# Directive:
Copy out the lines of the records below, and only those lines, from the one with "return wires[0].add(wires[1]);" through the one with "bpy.context.scene.camera = camera", exactly as they appear.

Modeling code records
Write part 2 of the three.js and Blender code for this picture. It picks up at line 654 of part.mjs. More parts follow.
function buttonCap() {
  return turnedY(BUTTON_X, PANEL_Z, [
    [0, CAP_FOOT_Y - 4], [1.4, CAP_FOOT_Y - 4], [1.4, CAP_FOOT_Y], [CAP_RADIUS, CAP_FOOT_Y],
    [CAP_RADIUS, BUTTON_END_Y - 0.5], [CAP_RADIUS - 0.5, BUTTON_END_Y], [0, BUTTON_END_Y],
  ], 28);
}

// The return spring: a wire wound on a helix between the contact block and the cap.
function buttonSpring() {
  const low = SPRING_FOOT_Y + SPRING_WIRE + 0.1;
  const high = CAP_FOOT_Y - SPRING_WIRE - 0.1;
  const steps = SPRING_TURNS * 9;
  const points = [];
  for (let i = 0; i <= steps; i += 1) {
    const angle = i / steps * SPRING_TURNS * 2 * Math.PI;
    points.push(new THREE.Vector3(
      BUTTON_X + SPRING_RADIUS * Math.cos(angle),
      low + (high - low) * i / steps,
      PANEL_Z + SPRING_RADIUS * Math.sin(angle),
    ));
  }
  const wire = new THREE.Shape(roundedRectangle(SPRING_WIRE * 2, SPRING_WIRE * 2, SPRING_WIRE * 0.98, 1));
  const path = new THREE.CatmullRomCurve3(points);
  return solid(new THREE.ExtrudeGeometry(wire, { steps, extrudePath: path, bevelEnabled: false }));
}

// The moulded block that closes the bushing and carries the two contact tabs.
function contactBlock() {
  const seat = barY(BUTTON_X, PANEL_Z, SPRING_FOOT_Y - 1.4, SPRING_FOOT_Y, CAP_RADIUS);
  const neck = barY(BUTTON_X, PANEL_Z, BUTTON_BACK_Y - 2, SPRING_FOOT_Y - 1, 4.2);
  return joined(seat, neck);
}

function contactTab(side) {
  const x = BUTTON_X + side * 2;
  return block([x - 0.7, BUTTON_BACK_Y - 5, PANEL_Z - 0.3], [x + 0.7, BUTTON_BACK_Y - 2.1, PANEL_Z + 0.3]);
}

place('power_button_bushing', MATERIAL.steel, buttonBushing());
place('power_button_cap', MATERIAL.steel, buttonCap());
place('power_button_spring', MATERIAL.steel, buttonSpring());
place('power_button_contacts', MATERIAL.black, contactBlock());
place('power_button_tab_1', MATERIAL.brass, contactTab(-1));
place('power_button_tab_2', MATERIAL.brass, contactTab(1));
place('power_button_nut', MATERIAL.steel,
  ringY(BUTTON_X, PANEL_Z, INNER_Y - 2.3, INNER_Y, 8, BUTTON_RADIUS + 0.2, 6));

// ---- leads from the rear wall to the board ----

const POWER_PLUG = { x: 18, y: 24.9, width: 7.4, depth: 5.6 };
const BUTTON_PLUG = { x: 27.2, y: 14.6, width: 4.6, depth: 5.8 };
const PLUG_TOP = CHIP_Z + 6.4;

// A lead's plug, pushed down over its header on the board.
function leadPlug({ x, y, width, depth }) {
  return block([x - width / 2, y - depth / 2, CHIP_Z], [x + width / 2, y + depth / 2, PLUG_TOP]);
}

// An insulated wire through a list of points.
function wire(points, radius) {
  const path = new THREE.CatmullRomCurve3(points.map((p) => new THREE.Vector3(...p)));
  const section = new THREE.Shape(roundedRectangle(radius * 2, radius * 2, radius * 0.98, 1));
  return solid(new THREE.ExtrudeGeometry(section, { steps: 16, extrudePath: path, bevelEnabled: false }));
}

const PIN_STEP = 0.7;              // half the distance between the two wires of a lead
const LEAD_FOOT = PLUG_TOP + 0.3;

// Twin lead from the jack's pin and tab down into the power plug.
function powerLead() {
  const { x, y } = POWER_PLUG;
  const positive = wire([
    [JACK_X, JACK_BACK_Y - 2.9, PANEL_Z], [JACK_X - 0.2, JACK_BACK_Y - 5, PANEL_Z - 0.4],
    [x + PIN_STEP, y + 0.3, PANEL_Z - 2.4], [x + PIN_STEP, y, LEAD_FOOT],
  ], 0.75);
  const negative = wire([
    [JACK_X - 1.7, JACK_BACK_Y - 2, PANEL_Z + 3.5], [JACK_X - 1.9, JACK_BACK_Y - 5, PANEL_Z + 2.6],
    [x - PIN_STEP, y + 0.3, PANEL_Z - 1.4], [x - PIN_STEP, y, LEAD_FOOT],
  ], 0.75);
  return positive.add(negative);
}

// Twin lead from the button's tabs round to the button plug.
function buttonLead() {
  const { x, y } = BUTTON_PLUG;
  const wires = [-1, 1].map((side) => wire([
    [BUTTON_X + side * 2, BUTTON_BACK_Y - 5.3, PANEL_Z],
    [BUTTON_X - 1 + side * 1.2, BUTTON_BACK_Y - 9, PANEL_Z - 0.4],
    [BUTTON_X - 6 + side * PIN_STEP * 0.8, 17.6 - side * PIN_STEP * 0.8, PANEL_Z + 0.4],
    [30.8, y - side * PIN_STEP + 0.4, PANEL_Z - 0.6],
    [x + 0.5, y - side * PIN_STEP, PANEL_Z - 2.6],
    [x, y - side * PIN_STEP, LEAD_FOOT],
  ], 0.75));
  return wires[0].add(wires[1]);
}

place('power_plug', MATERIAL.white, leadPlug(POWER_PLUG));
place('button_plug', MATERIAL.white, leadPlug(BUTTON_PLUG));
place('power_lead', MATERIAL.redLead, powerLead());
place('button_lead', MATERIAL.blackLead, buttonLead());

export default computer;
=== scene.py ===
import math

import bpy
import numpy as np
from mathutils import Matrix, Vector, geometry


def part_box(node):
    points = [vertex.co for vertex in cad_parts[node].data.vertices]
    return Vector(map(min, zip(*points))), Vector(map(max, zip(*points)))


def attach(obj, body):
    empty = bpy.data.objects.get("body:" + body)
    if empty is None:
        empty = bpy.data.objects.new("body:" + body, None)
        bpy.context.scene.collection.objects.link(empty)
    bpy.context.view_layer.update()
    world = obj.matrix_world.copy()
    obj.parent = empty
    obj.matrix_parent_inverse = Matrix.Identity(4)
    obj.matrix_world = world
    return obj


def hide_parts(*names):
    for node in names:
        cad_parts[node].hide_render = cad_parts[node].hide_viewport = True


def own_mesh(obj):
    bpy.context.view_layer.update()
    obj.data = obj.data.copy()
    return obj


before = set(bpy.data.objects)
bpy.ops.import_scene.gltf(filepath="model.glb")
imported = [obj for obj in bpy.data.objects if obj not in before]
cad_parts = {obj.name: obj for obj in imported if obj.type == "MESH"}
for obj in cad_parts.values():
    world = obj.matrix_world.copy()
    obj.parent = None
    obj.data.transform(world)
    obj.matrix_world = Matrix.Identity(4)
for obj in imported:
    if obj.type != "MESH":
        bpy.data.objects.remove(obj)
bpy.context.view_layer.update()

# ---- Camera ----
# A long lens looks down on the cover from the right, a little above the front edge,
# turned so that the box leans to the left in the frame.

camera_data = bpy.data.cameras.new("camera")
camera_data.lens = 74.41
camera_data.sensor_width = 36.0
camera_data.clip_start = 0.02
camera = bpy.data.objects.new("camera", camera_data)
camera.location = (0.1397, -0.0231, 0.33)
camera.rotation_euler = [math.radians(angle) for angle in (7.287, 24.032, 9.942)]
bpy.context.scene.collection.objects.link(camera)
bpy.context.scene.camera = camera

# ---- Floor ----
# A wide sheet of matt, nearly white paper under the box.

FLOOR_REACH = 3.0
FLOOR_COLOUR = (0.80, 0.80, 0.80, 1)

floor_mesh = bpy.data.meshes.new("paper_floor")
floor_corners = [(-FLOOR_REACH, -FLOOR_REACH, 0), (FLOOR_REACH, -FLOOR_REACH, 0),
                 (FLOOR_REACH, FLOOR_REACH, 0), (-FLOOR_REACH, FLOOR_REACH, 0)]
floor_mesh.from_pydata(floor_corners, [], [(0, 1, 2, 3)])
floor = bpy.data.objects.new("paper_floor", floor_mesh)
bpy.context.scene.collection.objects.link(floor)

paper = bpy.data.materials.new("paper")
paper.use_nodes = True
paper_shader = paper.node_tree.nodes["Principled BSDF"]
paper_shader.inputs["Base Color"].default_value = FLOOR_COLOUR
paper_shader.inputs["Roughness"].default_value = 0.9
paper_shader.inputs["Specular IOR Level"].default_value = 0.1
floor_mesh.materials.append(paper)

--

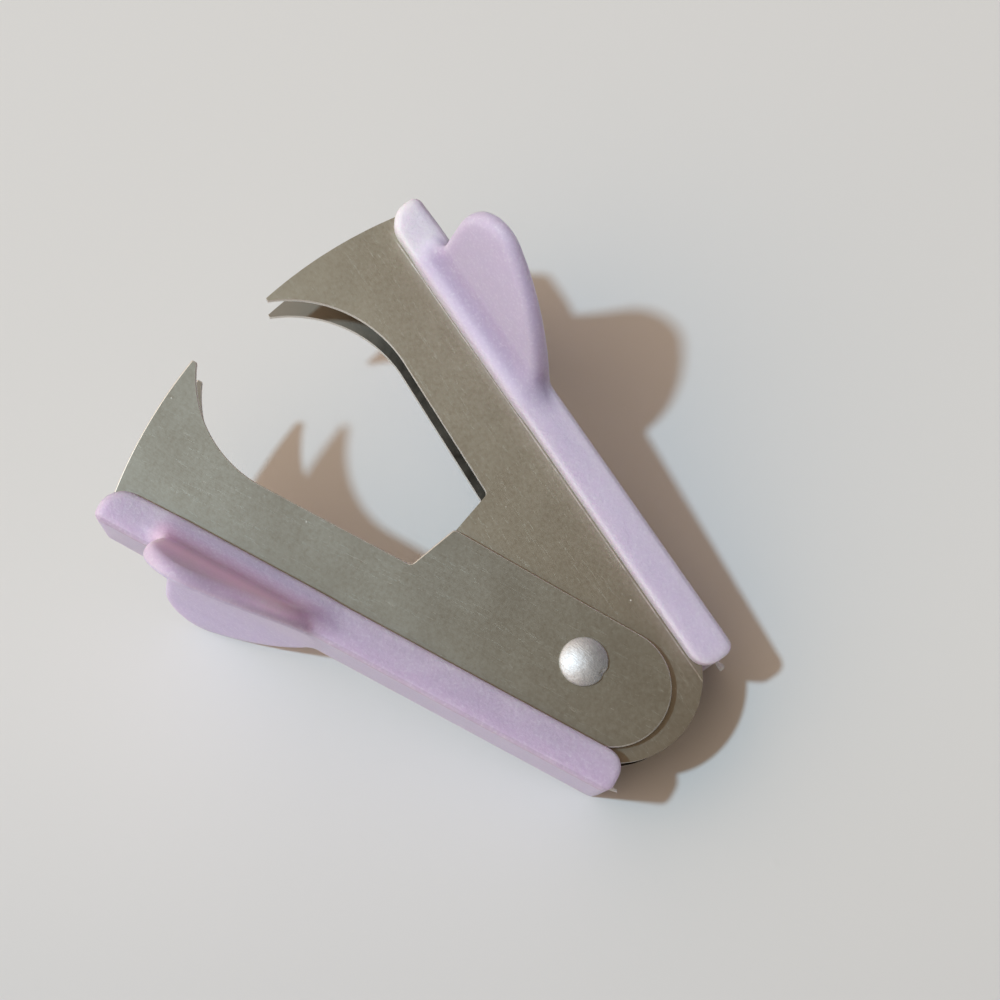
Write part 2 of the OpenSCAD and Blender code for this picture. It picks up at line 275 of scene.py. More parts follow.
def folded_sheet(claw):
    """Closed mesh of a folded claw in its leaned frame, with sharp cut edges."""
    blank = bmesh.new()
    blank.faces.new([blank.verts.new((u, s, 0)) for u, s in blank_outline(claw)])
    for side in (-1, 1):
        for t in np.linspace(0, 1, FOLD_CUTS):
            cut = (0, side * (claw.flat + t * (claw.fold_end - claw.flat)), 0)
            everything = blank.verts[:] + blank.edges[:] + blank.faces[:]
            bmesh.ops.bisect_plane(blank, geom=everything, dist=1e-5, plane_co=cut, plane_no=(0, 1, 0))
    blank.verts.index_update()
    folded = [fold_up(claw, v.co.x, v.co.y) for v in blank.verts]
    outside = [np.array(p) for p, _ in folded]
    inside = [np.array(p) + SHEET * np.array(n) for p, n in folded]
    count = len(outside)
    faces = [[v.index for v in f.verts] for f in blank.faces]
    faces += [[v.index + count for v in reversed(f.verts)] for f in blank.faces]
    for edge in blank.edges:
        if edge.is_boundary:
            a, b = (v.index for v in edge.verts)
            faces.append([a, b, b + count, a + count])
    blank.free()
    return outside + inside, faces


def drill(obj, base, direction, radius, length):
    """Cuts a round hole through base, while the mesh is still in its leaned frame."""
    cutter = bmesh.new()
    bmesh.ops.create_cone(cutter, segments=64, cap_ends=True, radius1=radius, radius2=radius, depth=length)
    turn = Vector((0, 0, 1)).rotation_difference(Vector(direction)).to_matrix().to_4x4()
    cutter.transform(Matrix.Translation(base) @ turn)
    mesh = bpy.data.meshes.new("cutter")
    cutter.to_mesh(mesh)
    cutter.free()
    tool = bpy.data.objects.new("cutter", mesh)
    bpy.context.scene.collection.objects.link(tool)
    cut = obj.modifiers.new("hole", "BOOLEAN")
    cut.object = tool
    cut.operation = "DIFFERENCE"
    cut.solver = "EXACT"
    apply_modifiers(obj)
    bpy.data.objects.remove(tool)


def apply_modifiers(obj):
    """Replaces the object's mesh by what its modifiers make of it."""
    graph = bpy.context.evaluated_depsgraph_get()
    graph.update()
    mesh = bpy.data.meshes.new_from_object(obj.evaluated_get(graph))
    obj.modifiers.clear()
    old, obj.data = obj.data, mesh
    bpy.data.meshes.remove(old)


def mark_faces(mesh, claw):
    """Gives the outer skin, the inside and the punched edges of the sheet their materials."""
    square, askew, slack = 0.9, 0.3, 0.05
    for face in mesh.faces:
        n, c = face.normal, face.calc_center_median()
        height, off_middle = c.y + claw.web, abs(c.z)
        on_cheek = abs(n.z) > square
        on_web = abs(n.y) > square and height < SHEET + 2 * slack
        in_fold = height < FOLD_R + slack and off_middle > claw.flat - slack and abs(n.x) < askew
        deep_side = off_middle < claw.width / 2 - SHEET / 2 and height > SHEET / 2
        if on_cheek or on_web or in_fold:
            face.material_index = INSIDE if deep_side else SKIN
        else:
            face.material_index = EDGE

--

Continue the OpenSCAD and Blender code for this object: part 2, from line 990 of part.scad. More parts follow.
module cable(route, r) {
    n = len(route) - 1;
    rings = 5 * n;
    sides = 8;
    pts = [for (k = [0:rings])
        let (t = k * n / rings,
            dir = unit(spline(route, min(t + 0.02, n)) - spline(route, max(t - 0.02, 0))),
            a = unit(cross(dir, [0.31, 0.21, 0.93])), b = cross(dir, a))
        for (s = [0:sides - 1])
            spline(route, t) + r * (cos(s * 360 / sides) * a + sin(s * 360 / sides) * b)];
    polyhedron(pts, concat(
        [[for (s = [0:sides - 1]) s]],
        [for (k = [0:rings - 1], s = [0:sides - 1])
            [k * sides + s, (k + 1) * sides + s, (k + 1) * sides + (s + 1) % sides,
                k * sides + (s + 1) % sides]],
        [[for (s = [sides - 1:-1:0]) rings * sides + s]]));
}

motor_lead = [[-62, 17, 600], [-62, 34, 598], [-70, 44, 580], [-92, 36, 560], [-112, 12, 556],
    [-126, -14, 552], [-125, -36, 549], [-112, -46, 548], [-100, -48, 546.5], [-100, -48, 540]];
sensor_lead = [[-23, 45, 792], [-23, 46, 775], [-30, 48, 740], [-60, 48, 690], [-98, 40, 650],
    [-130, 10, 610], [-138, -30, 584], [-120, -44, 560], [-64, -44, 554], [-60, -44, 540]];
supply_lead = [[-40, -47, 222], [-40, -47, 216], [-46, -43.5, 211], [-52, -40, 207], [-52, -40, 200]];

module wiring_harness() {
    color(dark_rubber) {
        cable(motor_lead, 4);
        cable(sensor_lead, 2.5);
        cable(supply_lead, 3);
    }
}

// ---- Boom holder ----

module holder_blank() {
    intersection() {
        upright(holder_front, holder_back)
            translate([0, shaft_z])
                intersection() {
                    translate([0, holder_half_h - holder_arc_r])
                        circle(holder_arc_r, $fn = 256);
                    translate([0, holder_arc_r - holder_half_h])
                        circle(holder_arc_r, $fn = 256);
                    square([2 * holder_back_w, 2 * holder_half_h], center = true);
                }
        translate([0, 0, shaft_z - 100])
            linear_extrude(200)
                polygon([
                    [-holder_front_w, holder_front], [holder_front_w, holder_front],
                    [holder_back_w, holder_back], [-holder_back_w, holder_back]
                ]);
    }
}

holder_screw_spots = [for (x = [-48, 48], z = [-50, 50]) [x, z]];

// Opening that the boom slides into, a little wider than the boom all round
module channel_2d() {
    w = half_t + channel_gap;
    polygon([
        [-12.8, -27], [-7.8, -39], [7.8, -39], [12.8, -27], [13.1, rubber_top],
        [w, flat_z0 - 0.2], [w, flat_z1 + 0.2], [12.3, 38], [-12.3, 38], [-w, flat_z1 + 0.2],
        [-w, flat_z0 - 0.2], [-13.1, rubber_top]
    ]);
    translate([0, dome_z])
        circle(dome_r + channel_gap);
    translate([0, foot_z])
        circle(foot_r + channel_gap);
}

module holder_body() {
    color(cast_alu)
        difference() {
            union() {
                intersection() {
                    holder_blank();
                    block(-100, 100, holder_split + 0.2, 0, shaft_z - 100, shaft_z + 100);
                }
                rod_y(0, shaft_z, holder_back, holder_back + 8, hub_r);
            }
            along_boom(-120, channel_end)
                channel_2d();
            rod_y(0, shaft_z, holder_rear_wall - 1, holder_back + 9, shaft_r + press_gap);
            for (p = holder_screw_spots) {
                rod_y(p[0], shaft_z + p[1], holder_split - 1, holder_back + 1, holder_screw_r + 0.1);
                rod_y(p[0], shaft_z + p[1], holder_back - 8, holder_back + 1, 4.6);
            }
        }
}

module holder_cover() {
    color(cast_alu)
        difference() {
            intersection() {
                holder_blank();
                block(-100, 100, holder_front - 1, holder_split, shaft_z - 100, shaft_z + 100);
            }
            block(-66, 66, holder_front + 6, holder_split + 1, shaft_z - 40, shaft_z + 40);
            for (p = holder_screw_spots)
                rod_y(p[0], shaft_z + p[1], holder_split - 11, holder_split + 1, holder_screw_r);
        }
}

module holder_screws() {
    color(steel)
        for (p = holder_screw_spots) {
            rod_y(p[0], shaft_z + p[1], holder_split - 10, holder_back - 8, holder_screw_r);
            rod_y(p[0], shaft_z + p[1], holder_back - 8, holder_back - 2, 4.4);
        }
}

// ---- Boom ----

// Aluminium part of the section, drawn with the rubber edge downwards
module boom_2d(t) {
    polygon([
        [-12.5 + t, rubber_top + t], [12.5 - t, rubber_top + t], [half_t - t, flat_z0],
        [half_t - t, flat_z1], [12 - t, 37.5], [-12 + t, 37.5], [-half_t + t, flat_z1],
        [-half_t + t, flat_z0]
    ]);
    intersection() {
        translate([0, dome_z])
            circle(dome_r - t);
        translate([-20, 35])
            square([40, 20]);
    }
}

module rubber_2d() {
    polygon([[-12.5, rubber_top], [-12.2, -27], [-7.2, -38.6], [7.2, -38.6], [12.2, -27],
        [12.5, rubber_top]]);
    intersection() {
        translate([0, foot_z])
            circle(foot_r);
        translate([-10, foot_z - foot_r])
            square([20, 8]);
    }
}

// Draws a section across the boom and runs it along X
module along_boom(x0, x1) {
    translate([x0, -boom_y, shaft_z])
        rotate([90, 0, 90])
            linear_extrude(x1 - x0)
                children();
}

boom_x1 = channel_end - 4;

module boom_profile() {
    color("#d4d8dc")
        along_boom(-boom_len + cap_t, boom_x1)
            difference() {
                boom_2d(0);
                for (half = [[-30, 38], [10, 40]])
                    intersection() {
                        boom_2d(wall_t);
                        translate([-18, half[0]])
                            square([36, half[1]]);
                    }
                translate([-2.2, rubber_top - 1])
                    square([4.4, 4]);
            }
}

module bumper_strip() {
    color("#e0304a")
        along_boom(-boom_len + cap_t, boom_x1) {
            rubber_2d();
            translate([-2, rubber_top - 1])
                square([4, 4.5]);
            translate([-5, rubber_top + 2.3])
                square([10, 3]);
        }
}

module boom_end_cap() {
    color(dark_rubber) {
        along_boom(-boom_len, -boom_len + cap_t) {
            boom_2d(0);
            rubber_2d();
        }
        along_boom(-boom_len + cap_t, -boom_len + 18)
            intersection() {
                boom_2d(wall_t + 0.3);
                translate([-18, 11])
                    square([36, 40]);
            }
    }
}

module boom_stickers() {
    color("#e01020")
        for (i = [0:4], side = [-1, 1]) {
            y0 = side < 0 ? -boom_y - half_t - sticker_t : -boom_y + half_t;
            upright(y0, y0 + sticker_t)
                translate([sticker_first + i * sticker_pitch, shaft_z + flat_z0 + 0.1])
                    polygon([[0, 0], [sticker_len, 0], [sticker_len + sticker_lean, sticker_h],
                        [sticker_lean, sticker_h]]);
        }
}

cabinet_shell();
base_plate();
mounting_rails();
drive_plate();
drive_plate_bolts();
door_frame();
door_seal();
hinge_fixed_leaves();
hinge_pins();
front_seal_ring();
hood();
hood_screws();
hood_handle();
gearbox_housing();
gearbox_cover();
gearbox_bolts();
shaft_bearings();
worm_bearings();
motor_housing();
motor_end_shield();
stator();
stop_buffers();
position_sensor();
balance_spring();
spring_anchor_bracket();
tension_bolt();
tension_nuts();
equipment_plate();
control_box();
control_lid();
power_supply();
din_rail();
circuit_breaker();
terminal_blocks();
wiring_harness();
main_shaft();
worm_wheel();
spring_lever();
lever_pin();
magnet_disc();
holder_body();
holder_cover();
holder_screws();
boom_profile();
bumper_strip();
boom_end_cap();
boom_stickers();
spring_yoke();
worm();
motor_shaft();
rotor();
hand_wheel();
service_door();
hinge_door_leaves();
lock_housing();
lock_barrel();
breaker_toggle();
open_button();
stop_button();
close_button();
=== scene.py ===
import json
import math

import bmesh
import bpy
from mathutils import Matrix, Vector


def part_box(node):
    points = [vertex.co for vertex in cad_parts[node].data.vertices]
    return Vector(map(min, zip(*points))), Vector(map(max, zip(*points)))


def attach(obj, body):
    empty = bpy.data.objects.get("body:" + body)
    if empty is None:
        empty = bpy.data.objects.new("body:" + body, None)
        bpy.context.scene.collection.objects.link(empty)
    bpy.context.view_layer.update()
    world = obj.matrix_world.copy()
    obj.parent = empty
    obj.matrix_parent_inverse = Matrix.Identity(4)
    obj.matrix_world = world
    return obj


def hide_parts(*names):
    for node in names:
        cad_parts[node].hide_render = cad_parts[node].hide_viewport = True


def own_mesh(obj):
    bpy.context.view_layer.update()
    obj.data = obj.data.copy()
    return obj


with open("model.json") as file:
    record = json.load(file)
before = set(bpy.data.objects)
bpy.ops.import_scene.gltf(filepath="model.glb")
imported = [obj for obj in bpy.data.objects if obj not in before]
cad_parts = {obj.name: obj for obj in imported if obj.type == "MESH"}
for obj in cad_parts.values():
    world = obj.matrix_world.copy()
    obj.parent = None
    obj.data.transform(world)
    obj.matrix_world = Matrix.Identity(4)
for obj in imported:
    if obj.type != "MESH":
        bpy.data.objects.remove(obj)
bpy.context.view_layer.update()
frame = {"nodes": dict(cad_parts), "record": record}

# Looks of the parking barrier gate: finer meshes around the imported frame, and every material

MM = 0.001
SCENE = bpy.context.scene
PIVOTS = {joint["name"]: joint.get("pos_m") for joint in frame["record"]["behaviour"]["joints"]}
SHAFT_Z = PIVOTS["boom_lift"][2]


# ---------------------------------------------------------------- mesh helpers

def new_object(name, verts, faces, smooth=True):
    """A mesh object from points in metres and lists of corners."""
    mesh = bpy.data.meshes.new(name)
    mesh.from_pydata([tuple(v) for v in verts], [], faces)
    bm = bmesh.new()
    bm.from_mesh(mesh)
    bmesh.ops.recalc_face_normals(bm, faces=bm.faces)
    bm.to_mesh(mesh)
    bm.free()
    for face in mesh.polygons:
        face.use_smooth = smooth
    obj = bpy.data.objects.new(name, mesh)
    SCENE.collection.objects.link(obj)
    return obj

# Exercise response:
  return wires[0].add(wires[1]);
}

place('power_plug', MATERIAL.white, leadPlug(POWER_PLUG));
place('button_plug', MATERIAL.white, leadPlug(BUTTON_PLUG));
place('power_lead', MATERIAL.redLead, powerLead());
place('button_lead', MATERIAL.blackLead, buttonLead());

export default computer;
=== scene.py ===
import math

import bpy
import numpy as np
from mathutils import Matrix, Vector, geometry


def part_box(node):
    points = [vertex.co for vertex in cad_parts[node].data.vertices]
    return Vector(map(min, zip(*points))), Vector(map(max, zip(*points)))


def attach(obj, body):
    empty = bpy.data.objects.get("body:" + body)
    if empty is None:
        empty = bpy.data.objects.new("body:" + body, None)
        bpy.context.scene.collection.objects.link(empty)
    bpy.context.view_layer.update()
    world = obj.matrix_world.copy()
    obj.parent = empty
    obj.matrix_parent_inverse = Matrix.Identity(4)
    obj.matrix_world = world
    return obj


def hide_parts(*names):
    for node in names:
        cad_parts[node].hide_render = cad_parts[node].hide_viewport = True


def own_mesh(obj):
    bpy.context.view_layer.update()
    obj.data = obj.data.copy()
    return obj


before = set(bpy.data.objects)
bpy.ops.import_scene.gltf(filepath="model.glb")
imported = [obj for obj in bpy.data.objects if obj not in before]
cad_parts = {obj.name: obj for obj in imported if obj.type == "MESH"}
for obj in cad_parts.values():
    world = obj.matrix_world.copy()
    obj.parent = None
    obj.data.transform(world)
    obj.matrix_world = Matrix.Identity(4)
for obj in imported:
    if obj.type != "MESH":
        bpy.data.objects.remove(obj)
bpy.context.view_layer.update()

# ---- Camera ----
# A long lens looks down on the cover from the right, a little above the front edge,
# turned so that the box leans to the left in the frame.

camera_data = bpy.data.cameras.new("camera")
camera_data.lens = 74.41
camera_data.sensor_width = 36.0
camera_data.clip_start = 0.02
camera = bpy.data.objects.new("camera", camera_data)
camera.location = (0.1397, -0.0231, 0.33)
camera.rotation_euler = [math.radians(angle) for angle in (7.287, 24.032, 9.942)]
bpy.context.scene.collection.objects.link(camera)
bpy.context.scene.camera = camera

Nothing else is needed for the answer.